Stadın kapasına geldik ve otobüsün ön kapısı 15 metre kadar, soyunma kapısının önünde durdu ve biz otobüsten inip kapıdan içeri girmeye yeltendik. İnanılmaz bir taş yağmuru oldu. Kaçtık. Daha sonra müdahale edildi. Taş atanlar uzaklaştırıldı, biz kendimizi emniyette zannedip kapıdan içeri girmeye başladık.
Sonradan yönetici olduğunu öğrendiğimiz bazı kişiler bizi yumruklamaya başladılar. Her girene denk getirirlerse bir tane yapıştırıyorlardı. Neyse buradan soyunma odasına ve koridoruna gittik. Hazırlıklar sürerken soyunma odasının olduğu koridoru bir duman bastı. Öğrendik ki, jeneratörün egzozu içeri verilmiş ve göz gözü g örmüyordu. Mahmut Özgener ve Nazif Zorlu birçok yere telefon etmeye çalıştılar ancak boşuna. Maça çıkıldı, orta sahada toplanan futbolculara sapanla taşlar ve bilyeler atıldı. "
Gerçekten stadda inanılmaz bir atmosfer vardı. İki gazeteci, polislerin gözü önünde sivil giyimli 2 kişi tarafından dövülüyor, sonrasında bütün gazeteciler kendisini stad yöneticisi olarak tanıtan biri tarafından bir odaya kilitleniyordu. Maçı naklen yayınlayacağını günler öncesinden ilan eden TRT, son dakikada yayını iptal ettiğini açıklıyordu. Tribünlerden yağan cisimler yüzünden birçok Altaylı yaralanmıştı. Diyarbkırspor'un cezalı bir oyuncusu Altay kalesinin arkasında bekleyip rakibini taciz ediyor, Altay atağa kalktığında sahaya ikinci bir top atılıyor; teknik direktör Rıdvan Dilmen yedek kulübesinden başını dışarı çıkaramıyordu.

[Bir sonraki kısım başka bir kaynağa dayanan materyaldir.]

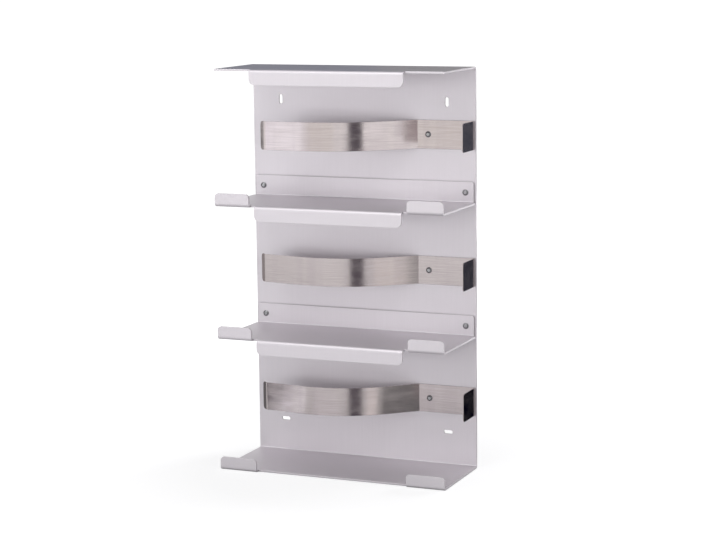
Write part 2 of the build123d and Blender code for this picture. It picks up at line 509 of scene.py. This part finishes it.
def softbox(name, place, width, height, power, aim=(0, 0, 0.2), in_gloss=False):
    """An area lamp that faces its aim, the object's middle unless told, and is seen in gloss or not."""
    data = bpy.data.lights.new(name, "AREA")
    data.shape = "RECTANGLE"
    data.size = width
    data.size_y = height
    data.energy = power
    lamp = bpy.data.objects.new(name, data)
    lamp.location = place
    lamp.rotation_euler = (Vector(aim) - lamp.location).to_track_quat("-Z", "Y").to_euler()
    lamp.visible_camera = False
    lamp.visible_glossy = in_gloss
    scene.collection.objects.link(lamp)


softbox("key", (-2.1, -2.5, 0.4), 2.6, 0.6, 32)
softbox("front", (-0.3, -3.2, 0.35), 1.8, 0.5, 26)
softbox("fill", (2.9, -1.9, 0.4), 2.4, 0.6, 38)
softbox("top", (-0.4, -1.5, 1.8), 0.8, 0.8, 10, in_gloss=True)
softbox("rim", (1.2, 1.7, 0.5), 1.0, 1.0, 36)
softbox("bounce", (-0.2, -2.4, 0.03), 2.4, 0.8, 45, aim=(-0.2, -2.3, 1.0))

world = bpy.data.worlds.new("studio")
world.use_nodes = True
scene.world = world
background = world.node_tree.nodes["Background"]
background.inputs["Color"].default_value = (1, 1, 1, 1)
sky_light, sky_seen = 0.3, 1.0
strength = remap(world.node_tree, seen_directly(world.node_tree), sky_light, sky_seen, 0, 1)
world.node_tree.links.new(strength, background.inputs["Strength"])


# Camera ---------------------------------------------------------------------------------------------

# Fitted to the photograph: the focal length is in pixels of its width
camera_place = (0.8196, -1.9039, 0.5414)
yaw, pitch, roll = (math.radians(angle) for angle in (22.954, 8.981, 0.657))
focal_pixels = 2003.9
picture_width = 716
sensor = 36.0

camera = bpy.data.objects.new("camera", bpy.data.cameras.new("camera"))
camera.data.sensor_width = sensor
camera.data.lens = focal_pixels / picture_width * sensor
camera.matrix_world = (
    Matrix.Translation(camera_place)
    @ Matrix.Rotation(yaw, 4, "Z")
    @ Matrix.Rotation(math.pi / 2 - pitch, 4, "X")
    @ Matrix.Rotation(-roll, 4, "Z")
)
scene.collection.objects.link(camera)
scene.camera = camera
scene.view_settings.view_transform = "Standard"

O gün sahada Altay teknik direktörü olan Rıdvan Dilmen, yıllardır NTV'de ülkenin en çok izlenen spor programlarından birinin yorumcusu olarak görev yapıyor. Altaylı santrafor Necati Ateş, halen Galatasaray'da ve yaklaşık 10 yıldır üst düzey profesyonel futbol hayatını sürdürüyor. Altay yöneticisi Mahmut Özgener, sonrasında federasyon başkanlığı yaptı. O gün maçtan önce teknik direktörüne "Maçın sonucu baştan belliyse ben oynamak istemiyorum." dediği iddia edilen Diyarbakırspor kaptanı Kemalettin Şentürk, Bank Asya 1. Lig takımı Kayseri Erciyesspor'u çalıştırıyor. Maçın yardımcı hakemi Bünyamin Gezer, TRT'de spor yorumcusu. Olayın aktörleri yıllardır göz önünde olmalarına rağmen; o gün orada tam olarak neler yaşandığı hala kamuoyuyla yeterince paylaşılmış değil.
15 Mayıs 2001 tarihli Milliyet'in 25. sayfasındaki haberde Altay Kulübü Başkanı Nafiz Zorlu maçta yaşananları anlatırken "Taraftarın ölüm tehditi ve saldırısı stadın girişinde başladı. Organizasyonu bizzat Diyarbakırspor Genel Kaptanı Abdurrahman Yakut'un üstlendiğini gördük." Abdurrahman Yakut ismi, 10 yıl sonra yeniden futbol kamuoyunun gündemine gelecek, Giresunspor Başkanı Ömer Ülkü'yle yaptığı telefon konuşmaları dinlemeye takılacak ve Giresun merkezli suç/şike örgütü davasından 5 ay tutuklu kalacaktı.